3 Note interesting ideas

Now read through what you have. Are there any ideas in the rubble of sentences that strike you as interesting or useful? Underline them. Then think about the first one. Can you rework it into a topic sentence so that it makes a point?

4 Develop your point

Now see if you can grow the point into a paragraph. Consider:

  • What nourishment in the form of evidence from other sources might support it?
  • What other questions could reasonably lead on from the point you have made?
  • What is the significance of the point?
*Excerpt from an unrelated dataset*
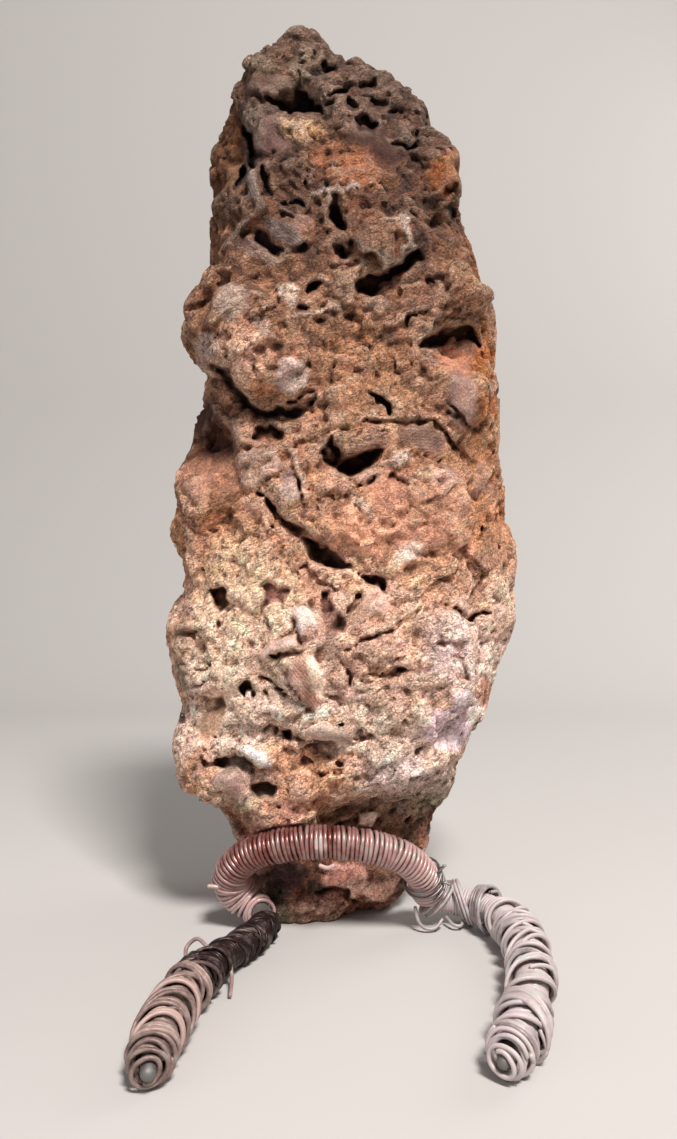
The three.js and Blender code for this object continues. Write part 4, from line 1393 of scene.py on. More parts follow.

It doesn’t matter how rough the paragraph is; you can work on it later. For now, you are only looking for ways you can ‘grow’ the point.

5 Develop more points

Now go back to your other underlined sentences from your freewriting. Can you develop another one into a paragraph in a similar way? You may need to freewrite on it first, giving it space to develop.

Be kind to yourself

You can repeat these steps as often as you need to. The most important thing is to remember to be kind to yourself. If you were prone to procrastination before the pandemic, it is likely that everything about the crisis has fuelled this writing enemy. It takes time to get the writing engine up to temperature, so stay in your notebook, keep it rough and avoid the blinking cursor on your screen for as long as you can. Don’t worry too much about how you sound. This work of digging around for points you can make is—and should be—messy work. Trust yourself that once you have got going, you can develop what you have into a more polished draft.

Perhaps you could give this technique a go with your next chapter or essay. See if it helps chip off your pandemic rust and get you closer to a complete draft.